Spring is the season of new life and new growth, and perhaps this year, a new way of looking at the same old manure. Changing up your manure application can help you avoid the potential yield loses associated with low fertility soils. If your feed crops take the biggest bite out of your budget, you are not alone. For many producers, saving money on feed crops would have significant impacts on their bottom line.
So how exactly is manure the answer to better feed crops?
Segregating manure into two separate fertilizers gives you more control over nutrient application. By separating the nitrogen, sulfur, & potassium into a liquid fertilizer while capturing the organic nitrogen and phosphorus in a solid fertilizer, not only will you save money, but you will ultimately end up with balanced soil conditions – and is there anymore more critical to crop production than healthy soils?!

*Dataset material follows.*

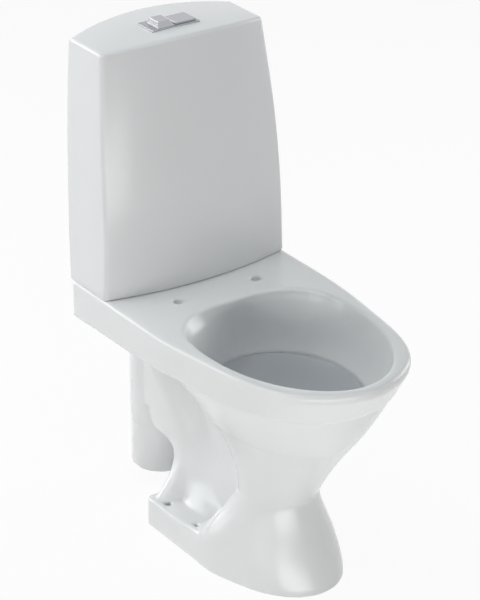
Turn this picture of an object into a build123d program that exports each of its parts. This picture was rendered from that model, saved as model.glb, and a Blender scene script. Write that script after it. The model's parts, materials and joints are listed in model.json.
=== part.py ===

Applying the solids free liquid fertilizer on fields close to the dairy will save you money without reaching nitrogen requirements. Drag lining the liquids close to the barns can cut the cost of hauling manure in half while dropping phosphorus levels in the soil. This practice will also eliminate the need to buy 28% commercial fertilizer!
By reducing the volume of the solid fertilizer, that now consists only of organic nitrogen and phosphorus, this can be hauled away to distant fields that have low phosphorus levels. Not only will this help to regenerate fallow fields, it can also increase corn yields by 3-5 tons per acre.
The LWR nutrient fertilizers were the subject of a growth trial competed by the Olds College Centre for Innovation. The research project evaluated the fertilizer outputs of the LWR System through a series of grow-tests.
The study tested the 2 fertilizer outputs of the LWR System and confirmed that the liquid fertilizer contains adequate amounts of nitrogen and trace minerals suitable for growing plants. The results also confirm that the liquid fertilizer is free of phosphorus, with lab analysis showing phosphorus levels at 0.0000%.
The Old’s study also determined that the nitrogen and potassium in the 50% LWR liquid manure fertilizer is more easily adsorbed by corn than when compared to a commonly used all-purpose plant food. Corn that was fed the all-purpose fertilizer absorbed 7.958% of input nitrogen and 9.105% of input potassium. When given the 50% LWR liquid solution, percentages of absorption increased to 22.87% and 24.98%, respectively.
The phosphorus that is removed from the liquid nutrient is captured in the dry solid fertilizer. In the dry solid growth test, it was found that when mixed at 25% with soil, corn had the highest recorded heights of all treatments when compared to commonly used all-purpose plant food. This indicates that under the correct mixing ratio, the LWR dry solid fertilizer supports the growth of corn.
Half of all agricultural land is currently used for the production of animal feed, and it is estimated that an additional 280 million hectares will be required to meet the future demand of animal production. This means that increasing the productivity of existing feed crops and regenerating fallow fields will have a tremendous effect on the future of food production.
Newtrient, a company founded by 12 leading milk cooperatives representing nearly 20,000 dairy farmers producing approximately half of the nation’s milk supply, knows the true value of manure – especially at this time of year. They know that the proper use of manure reduces the reliance on commercially mined fertilizers that often have to travel great distances. They also know that thoughtful use of manure will result in healthier soils, increased crop yields, and improved economics.
Increasing the productivity of feed crops through precision nutrient application is an imperative piece of this puzzle, and an exciting benefit of manure treatment technology. Remuneration will come in the form of elevated yields and possibly improved crop quality, especially forages. These returns are measurable and can be valued.